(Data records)

------------------------------------------------------------------------

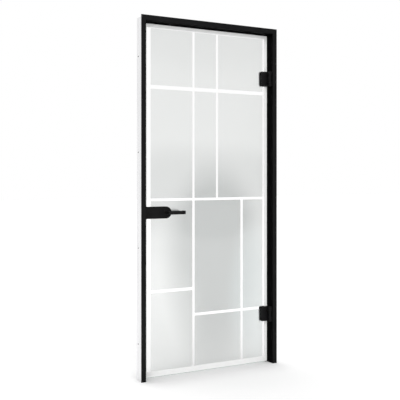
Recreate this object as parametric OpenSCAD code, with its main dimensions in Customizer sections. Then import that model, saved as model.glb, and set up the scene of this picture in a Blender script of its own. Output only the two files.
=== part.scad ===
// Framed glass door: an all-glass leaf on clamp hinges in a slim aluminium wall frame.
// +Z is up and X runs along the width, with the hinges at the +X end and the lock at the -X end.
// The leaf opens towards -Y. The wall is at Y >= 0 and the frame's flange laps on its face at Y = 0.
// The origin is at floor level where the hinge jamb's flange meets its wall side.

/* [Leaf] */
// Width of the glass leaf
leaf_w = 834; // [620:1:980]
// Height of the glass leaf
leaf_h = 1972; // [1700:1:2200]
// Thickness of the glass
glass_t = 8; // [8:0.5:12]
// Gap between the leaf's edge and the jambs and head
side_gap = 7; // [6:0.5:9]
// Gap between the leaf and the floor
floor_gap = 6; // [5:0.5:12]
// Distance from the wall face to the front of the glass
glass_setback = 49; // [44:0.5:60]
// Width of the narrow clear bevel ground on the glass edges
glass_arris = 1; // [0.5:0.1:1.5]

/* [Frame profile] */
// Width of the frame's face, seen from the front
face_w = 29; // [27:0.5:40]
// Width of the flange that laps on the wall
wall_lap = 9; // [6:0.5:12]
// Thickness of the flange
flange_t = 3; // [2.5:0.1:4]
// Small bevel on the flange's front edges
flange_bevel = 0.8; // [0.3:0.1:1.2]
// Thickness of the profile's reveal wall, next to the leaf
reveal_wall = 4; // [3.5:0.1:5]
// Thickness of the profile's other walls and its web
chamber_wall = 2.5; // [2:0.1:3]
// How far the stop reaches into the opening
stop_reach = 12; // [11:0.5:15]
// Thickness of the stop
stop_t = 6; // [6:0.5:9]

/* [Seal] */
// Clear space between the closed leaf and the seal's lip
seal_space = 5; // [5:0.5:8]
// Height of the seal's lip off the stop
seal_lip = 5; // [4:0.5:6]
// Width of the seal's lip
seal_w = 8; // [6:0.5:8]
// Wall of the hollow seal
seal_wall = 1.2; // [0.8:0.1:1.5]
// Width of the seal's foot
seal_foot_w = 4; // [3:0.1:5]
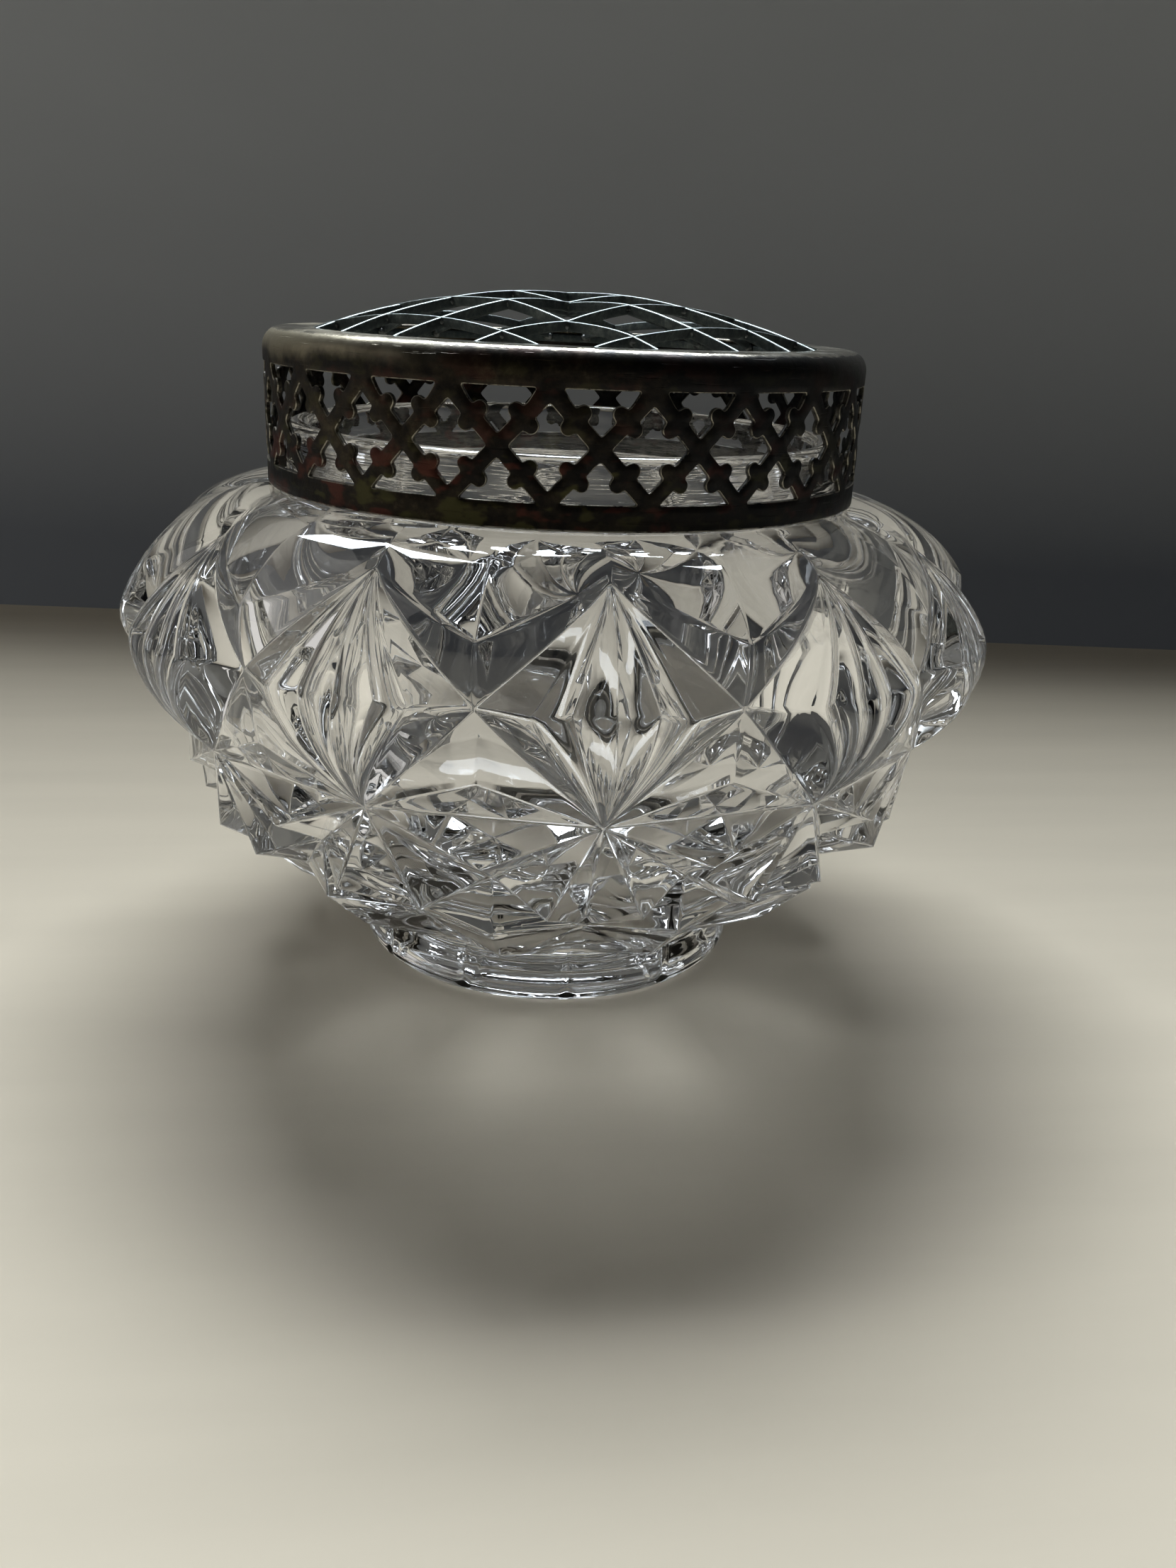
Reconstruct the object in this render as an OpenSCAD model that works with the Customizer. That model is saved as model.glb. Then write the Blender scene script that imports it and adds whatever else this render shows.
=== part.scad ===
// Glass posy bowl with a lift-off pierced collar and a domed lattice for flower stems.
// Millimetres. Z is the bowl's axis, and the foot stands on z = 0.
// Angles round the bowl are measured from -Y towards +X, and one diamond of the glass faces -Y.

/* [Glass bowl] */
// Radius of the belly at its widest
belly_r = 71.6; // [68:0.2:75]
// Height of the widest part of the belly
belly_z = 58.6; // [56:0.2:61]
// Height of the shoulder that the collar stands on
shelf_z = 80.6; // [80.2:0.1:80.9]
// Number of cut diamonds round the bowl
diamonds = 12; // [12]
// Depth of the hollow between the flutes of a diamond
flute_depth = 1.0; // [0:0.1:1.5]
// Facets along each edge of the cut pattern
facet_steps = 2; // [1:1:3]

/* [Neck] */
// Outer radius of the neck
neck_r = 45.5; // [44.5:0.1:46.2]
// Inner radius of the neck
neck_bore_r = 41.5; // [40:0.1:42]
// Height of the rim
rim_z = 90.4; // [88:0.1:92]
// Radius that rounds the rim
rim_round = 1.9; // [1:0.1:1.95]

/* [Foot] */
// Outer radius of the foot
foot_r = 34; // [33.6:0.1:35]
// Height of the foot
foot_h = 7.6; // [7.6]
// Radius of the hollow under the foot
foot_recess_r = 29; // [24:0.5:30]
// Depth of the hollow under the foot
foot_recess_h = 2.4; // [1:0.1:3]

/* [Collar] */
// Outer radius of the collar
collar_r = 48.5; // [48:0.1:48.9]
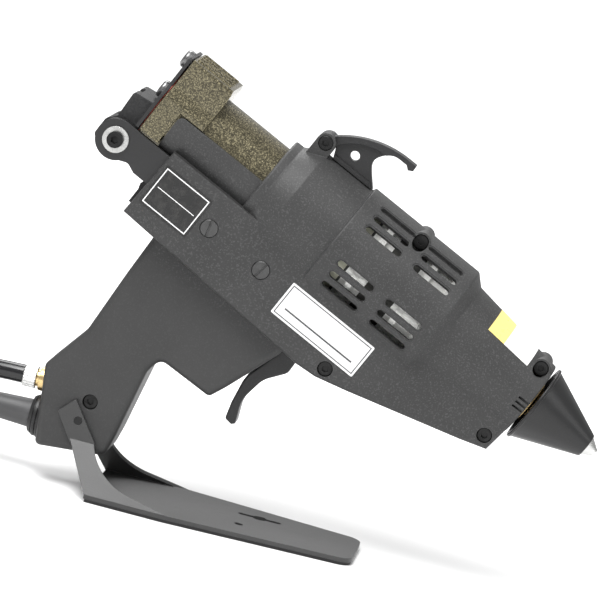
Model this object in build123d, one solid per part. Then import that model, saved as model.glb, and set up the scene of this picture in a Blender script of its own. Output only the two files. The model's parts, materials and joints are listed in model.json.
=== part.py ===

------------------------------------------------------------------------

• **SET EXERCISE**: Write out exactly the lines from the line holding "Reconstruct the object" through the last line of the data, and nothing besides those lines.

• **EXPECTED OUTPUT**:
Reconstruct the object in this render as an OpenSCAD model that works with the Customizer. That model is saved as model.glb. Then write the Blender scene script that imports it and adds whatever else this render shows.
=== part.scad ===
// Glass posy bowl with a lift-off pierced collar and a domed lattice for flower stems.
// Millimetres. Z is the bowl's axis, and the foot stands on z = 0.
// Angles round the bowl are measured from -Y towards +X, and one diamond of the glass faces -Y.

/* [Glass bowl] */
// Radius of the belly at its widest
belly_r = 71.6; // [68:0.2:75]
// Height of the widest part of the belly
belly_z = 58.6; // [56:0.2:61]
// Height of the shoulder that the collar stands on
shelf_z = 80.6; // [80.2:0.1:80.9]
// Number of cut diamonds round the bowl
diamonds = 12; // [12]
// Depth of the hollow between the flutes of a diamond
flute_depth = 1.0; // [0:0.1:1.5]
// Facets along each edge of the cut pattern
facet_steps = 2; // [1:1:3]

/* [Neck] */
// Outer radius of the neck
neck_r = 45.5; // [44.5:0.1:46.2]
// Inner radius of the neck
neck_bore_r = 41.5; // [40:0.1:42]
// Height of the rim
rim_z = 90.4; // [88:0.1:92]
// Radius that rounds the rim
rim_round = 1.9; // [1:0.1:1.95]

/* [Foot] */
// Outer radius of the foot
foot_r = 34; // [33.6:0.1:35]
// Height of the foot
foot_h = 7.6; // [7.6]
// Radius of the hollow under the foot
foot_recess_r = 29; // [24:0.5:30]
// Depth of the hollow under the foot
foot_recess_h = 2.4; // [1:0.1:3]

/* [Collar] */
// Outer radius of the collar
collar_r = 48.5; // [48:0.1:48.9]
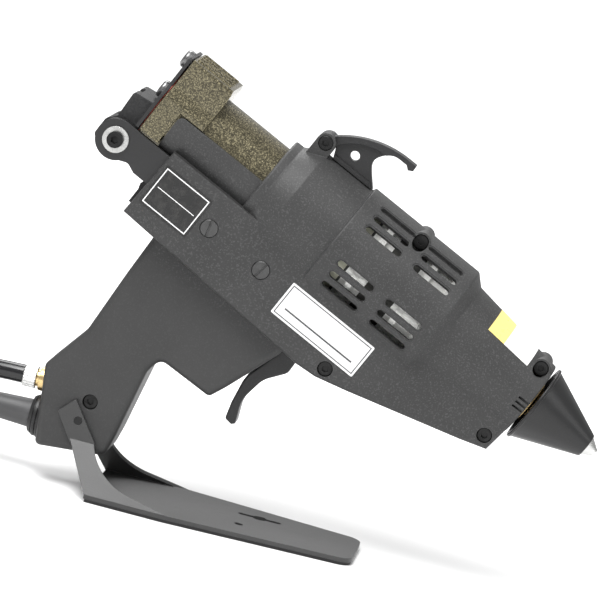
Model this object in build123d, one solid per part. Then import that model, saved as model.glb, and set up the scene of this picture in a Blender script of its own. Output only the two files. The model's parts, materials and joints are listed in model.json.
=== part.py ===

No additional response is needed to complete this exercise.